R: I heard you saying something to the Ohio Players about the first heavy bass record, "Roller Skate" something...
HK: That wasn't the Ohio Players, it was "Bounce Roller Skate" by Van Mason. It had more bass in it than any record at the time. They had to de-emphasize the bass in the speakers at the clubs to play it, we're talking '79, and they couldn't take that kind of bass, it ruptured speakers. I don't know how they did it, but it was awesome, folks loved it. The Ohio Players, of course, had that kind of bass. They came here because Chicago was one of the headquarters for stuff like that, you know, "Fire," that bottom line. Paragon Studios on Lasalle, that's where they recorded that sound. You can look at the records. They may have mixed it somewhere else, but that's where they recorded it.

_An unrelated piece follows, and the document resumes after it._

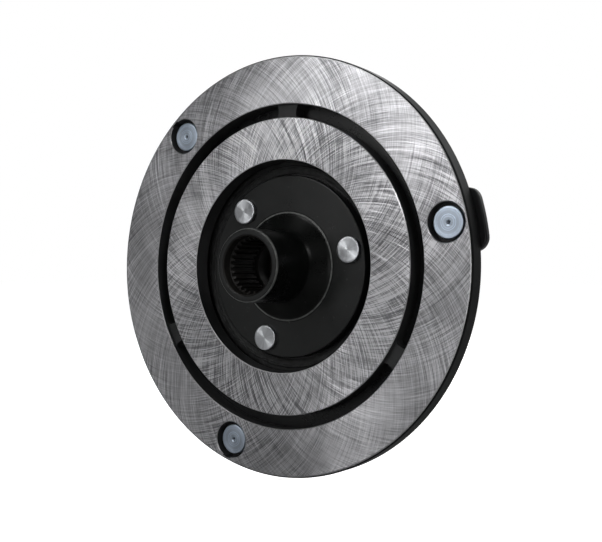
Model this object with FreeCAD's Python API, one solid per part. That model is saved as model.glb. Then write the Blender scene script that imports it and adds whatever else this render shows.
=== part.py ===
import FreeCAD, Part
import os
from math import pi, sin, cos, tan, radians, degrees, asin, sqrt
from FreeCAD import Vector as V

# Driven half of an electromagnetic clutch for a belt-driven compressor: a
# splined hub, a bonded rubber damper and the armature plate that the magnet
# pulls on to the rotor.
#
# Frame: the axis of rotation is Y. The origin is on the axis, in the plane of
# the armature's friction face. The friction face looks along -Y, towards the
# rotor and the compressor. The splined boss stands out towards -Y, and the
# side that the shaft bolt is fitted from is +Y. +Z is up.

# ---------------------------------------------------------------- dimensions
# armature plate
ARM_R = 56.3            # outer radius
ARM_HOLE_R = 28.5       # central hole
ARM_T = 5.08            # thickness
ARM_CH = 0.35           # edge chamfers
ARM_FRONT_CH = 0.7      # broken edge round the friction face
SLOT_RI = 39.85         # flux slot, inner radius
SLOT_RO = 43.44         # flux slot, outer radius
BRIDGE_DEG = 7.9        # width of a bridge across the slot
BRIDGE_SINK = 1.2       # a bridge lies this far below the friction face
BRIDGE_ANGLES = (87.0, 207.0, 327.0)
RIVET_ANGLES = (11.6, 131.6, 251.6)

# armature rivets
O_PCR = 50.37           # pitch circle radius
O_HEAD_R = 4.02
O_HEAD_Y = 1.23         # head's face, behind the friction face
O_CBORE_R = 4.97        # counterbore in the armature
O_CBORE_D = 2.75        # its depth
O_SHANK_R = 2.5
O_TAIL_R = 4.1
O_TAIL_T = 1.5

# hub
BOSS_R = 9.60
BOSS_TIP = 13.70        # boss end, in front of the friction face
BOSS_CH = 0.45
CONE_Y0 = 0.85          # the boss widens from here ...
CONE_R1 = 14.3          # ... to this radius at the flange
FLANGE_Y = 3.90         # flange's front face
FLANGE_T = 3.0
FLANGE_R = 24.80
FLANGE_CH = 0.55
PILOT_R = 12.0          # spigot that centres the inner plate
PILOT_Y = 11.6          # its end
WEB_Y0 = 5.2            # web that the shaft bolt clamps
WEB_Y1 = 8.8
BOLT_HOLE_R = 3.3       # clearance hole for an M6 bolt
BOLT_SEAT_R = 8.6       # recess for the bolt head
# internal spline
SPL_N = 28
SPL_ROOT_R = 7.40
SPL_TIP_R = 6.70
SPL_END = -1.4          # where the teeth stop
RELIEF_R = 7.60         # run-out groove behind the teeth
RELIEF_W = 1.1
PILOT_BORE_R = 6.45     # plain pilot for the shaft's end
LEADIN_R = 7.90         # mouth chamfer's radius at the boss end
MOUTH_R = 7.60          # plain counterbore in front of the teeth
MOUTH_DEPTH = 2.6

# hub rivets
I_PCR = 20.55
I_HEAD_R = 3.46
I_HEAD_Y = 2.72
I_SHANK_R = 2.5
I_TAIL_R = 3.9
I_TAIL_T = 1.5

# inner plate (pressed cup)
CUP_T = 2.2
CUP_Y = FLANGE_Y + FLANGE_T
CUP_RO = 27.6           # outside of its wall
CUP_BACK = 14.6         # end of its wall
CUP_BEND = 2.2          # outer bend radius

# outer plate (pressed ring with three ears)
OUT_T = 1.95
OUT_WALL_RI = 36.5
OUT_RING_R = 47.6
OUT_BACK = 15.0
OUT_BEND = 1.6          # inside bend radius
EAR_R = 58.0
EAR_HALF = 7.90
EAR_CORNER = 3.4

# rubber damper
BOND = 0.03             # gap left at a bonded face
RUB_FRONT = 6.15
RUB_BACK = 14.7
RIDGE_R = 27.2
RIDGE_Y = 5.65
LIP_R = 25.35

AXIS = V(0, 1, 0)
O = V(0, 0, 0)


def pt(r, y, a=0.0):
    """Point at radius r, depth y and angle a (degrees from +X towards +Z)."""
    t = radians(a)
    return V(r * cos(t), y, r * sin(t))


def cyl(r, y0, y1, a=None, pr=0.0):
    c = pt(pr, y0, a or 0.0) if pr else V(0, y0, 0)
    return Part.makeCylinder(r, y1 - y0, c, AXIS)


def revolve(edges):
    """Solid of revolution about Y from a closed list of edges in the XY plane."""
    face = Part.Face(Part.Wire(edges))
    return face.revolve(O, AXIS, 360)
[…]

R: Speaking of Chicago, what makes it the musical town it is? What separates our aesthetic from like, LA or New York.
HK: That's a good question. Chicago has the Hand Me Down thing. Generation passes down the music to generation. You can find 15 year olds who know all about Marvin Gaye. Chicago also knows what they like when they hear it. They can make or break a record. In the '60s and '70s they would advance records to me to play in Chicago to see if they'd go over. I could name the records I single handedly broke out.
R: Name 'em.
HK: "The Girl's Alright With Me", the Temptations. Smokey Robinson, "Tracks of My Tears" Even "Watusi" by the Vibrations.
R: Why are you the crowned King of the Dusties?
HK: 'Cause I'm so damn old. I'm the only one alive, practically, who spun "Night Train" by Jimmy Forest or even "Chances Are" by Johnny Mathis. I've been going since '47, '48 to '93 with no sign of slowing down.
R:And you coined the term "Dusties" ?
HK: Oh quite definitely. 1953. I would play stuff from '49 and up and it would be the Dusties. You couldn't go back 25 years then. You'd have been playing "Blackbottom". Now you can go way back. Were now into the '90s. The '80s are Dusties.